The most basic implementation of this concept includes injecting logic into the save and load functions which call a module. This module then determines which file server it is going to talk to based on some algorithm. It then opens a socket to an application running on that server, and requests the filesystem operation via the remote application.
This level of abstraction allows us to do some interesting things. Advanced implementations could include ideas like geo-ip tagging, smart synchronization and advanced request forwarding.
For example, our file system agents can reside on different servers, in different data centers if we wish. We can build a peer to peer synchronization routine into the remote agents, allowing our application to spread load out amongst physical file servers and giving us easy failover and redundancy. In this case, each single asset could be written to several file servers
We would use geo-ip to redirect the request to a file server closest to the requester. Often we do not want to use this on the client machines, as their location might change. We see this keyed off of application server location.

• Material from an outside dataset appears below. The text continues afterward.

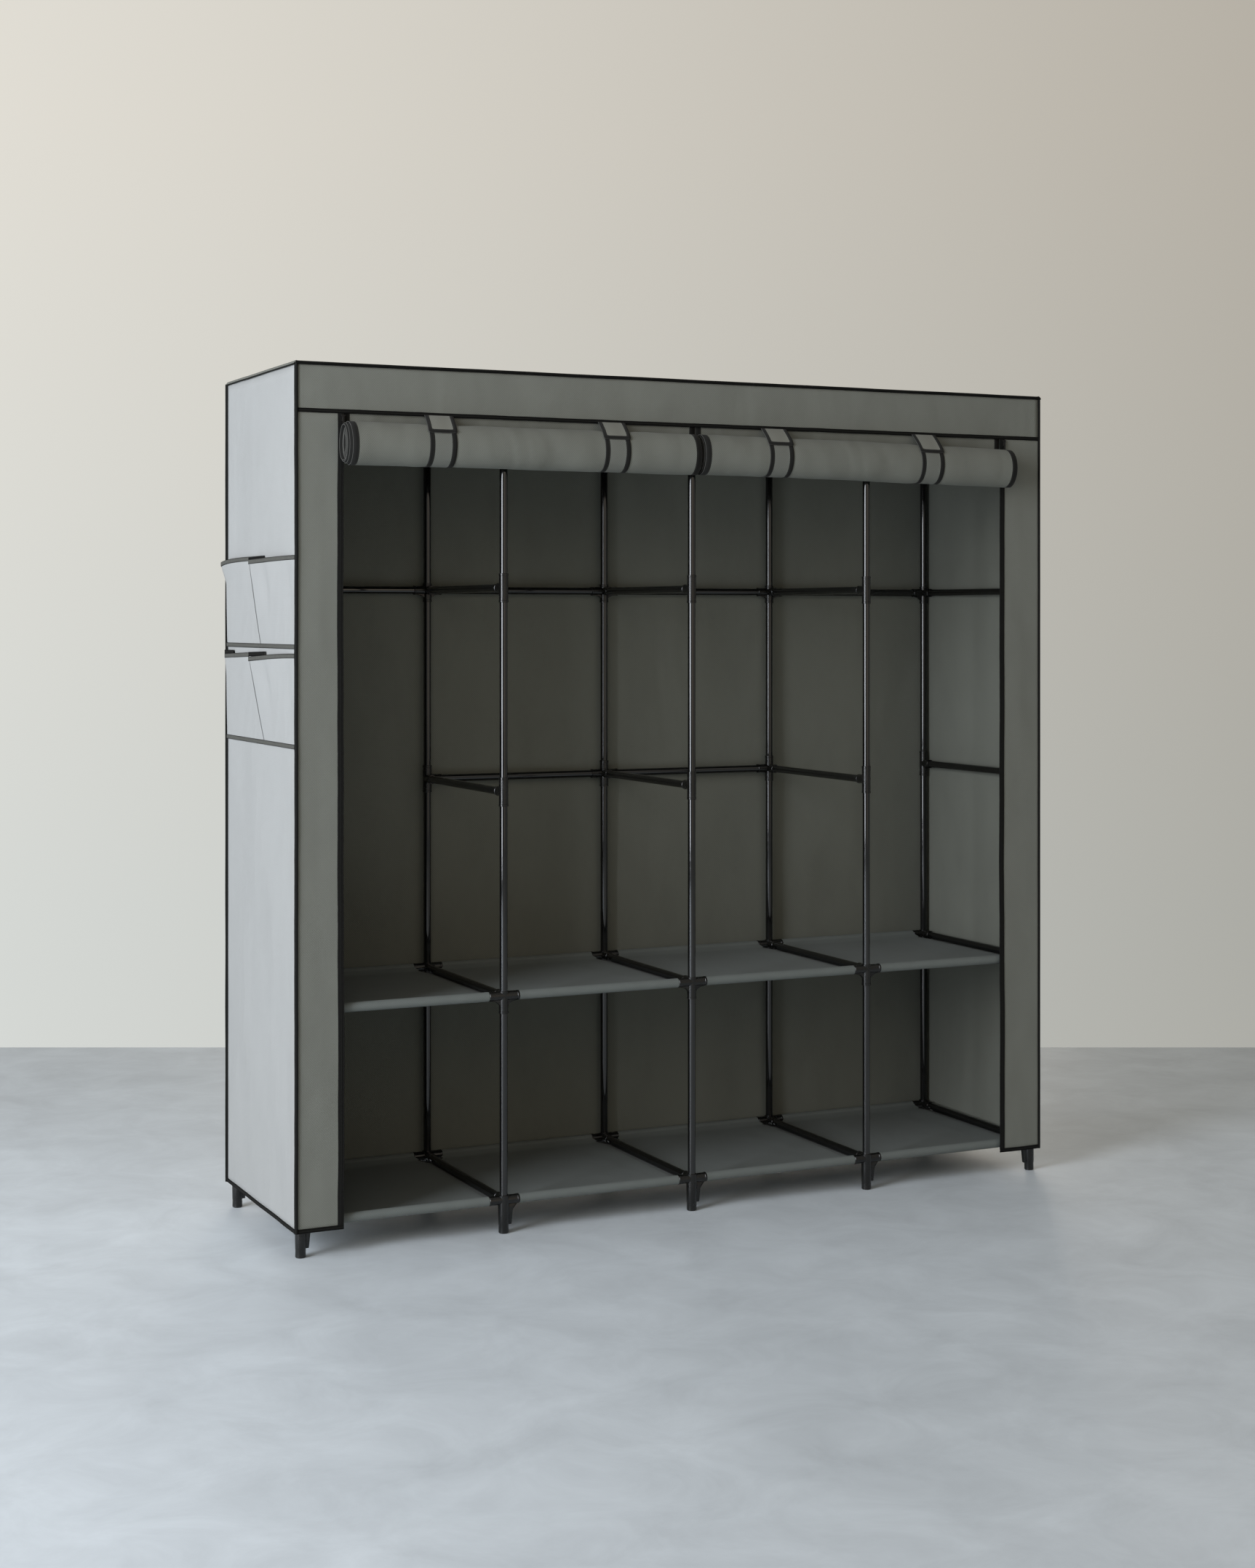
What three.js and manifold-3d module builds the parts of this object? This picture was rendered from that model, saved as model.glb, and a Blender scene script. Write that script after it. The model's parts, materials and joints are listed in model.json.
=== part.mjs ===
// Portable fabric wardrobe: a frame of steel tubes in plastic sockets, two tiers of cloth shelves, and a
// sewn cloth cover with two rolled-up doors, straps and side pockets.
// Millimetres, +Z up, the front faces -Y. The origin is the middle of the floor under the whole object.

import * as THREE from 'three';
import { mergeVertices } from 'three/addons/utils/BufferGeometryUtils.js';
import Module from 'manifold-3d';

// Driving dimensions of the frame. The legs hold the lowest tubes off the floor, and each post is a stack
// of tubes of the post length
const bayPitch = 420;
const bayCount = 4;
const levelCount = 5;
const depthSpacing = 430;
const legHeight = 66;
const postLength = 406;
const tubeRadius = 8;
const socketWall = 1.5;

// Clearance between pieces that touch, and how far a cut runs past a face
const fitGap = 0.3;
const overrunLength = 5;

// Sockets of the connectors, from the post's axis
const armReach = 32;
const barSocketReach = 30;
const sleeveDropLength = 35;
const sleeveHalfLength = 29;
const cornerRiseHeight = 15;
const cornerDropHeight = 25;
const webThickness = 5;
const webReach = 24;
const webDropHeight = 26;

// Feet. The rib's reaches are from the foot's wall, and its arm reach from the post's axis
const footSkirtThickness = 1.2;
const footTaperDepth = 0.5;
const postSeatHeight = 36;
const ribThickness = 7;
const ribLowReach = 5;
const ribHighReach = 9;
const ribLowHeight = 17;
const ribHighHeight = 50;
const ribArmReach = 29;

// Top of the frame: the hanging rods' sockets, and the cap over each post
const rodSocketReach = 18;
const capThickness = 11.4;

// Cover
const clothThickness = 1.5;
const coverBottomHeight = 50;
const coverEndGap = 4.2;
const coverFaceGap = 7.2;
const headerHeight = 90.5;
const stripWidth = 100;

// Shelves
const shelfSleeveWall = 1.1;
const shelfSheetDropHeight = 1.5;
const shelfEdgeGap = 2;
const shelfNotchDepth = 33;

// Rolled doors: an oval spiral of cloth that hangs from the header's seam
const rollDepthRadius = 33.5;
const rollHeightRadius = 41;
const rollDropHeight = 65;
const rollLayerThickness = 3;
const rollPitch = 4.2;
const seamOverlapHeight = 12;
const rollTurns = 4;
const stepsPerTurn = 16;

// Straps: a band round each roll and a tab that closes over it. A strap's place is a share of the way
// from the middle of the doors to their outer edge
const strapPlaceShares = [-0.772, -0.281, 0.212, 0.698];
const bandWidth = 57;
const bandThickness = 1.2;
const tabWidth = 64;
const tabThickness = 1.5;
const bandEndDegrees = 215;
const tabStartDegrees = 240;
const tabEndDegrees = 210;
const tabSteps = 3;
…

Advanced request forwarding allows files not in the local store to be served up. The logic built into this idea should allow an agent to determine if it has a copy of the file in question. If it does not, it should check out a copy from the closest file server which does have a copy. This allows us to start trying and pre-cache items that the requester will need.
All of these are ideas which others have implemented with varying degrees of success.
Basic web frameworks can carry a website quite a ways as far as scaling goes. Using clustered filesystems can shoulder the load further. After exhausting the capabilities of vanilla deploys of each of these, you need to look into sharding to carry your application to the next level. Filesystem sharding is a good fit for high disk IO applications.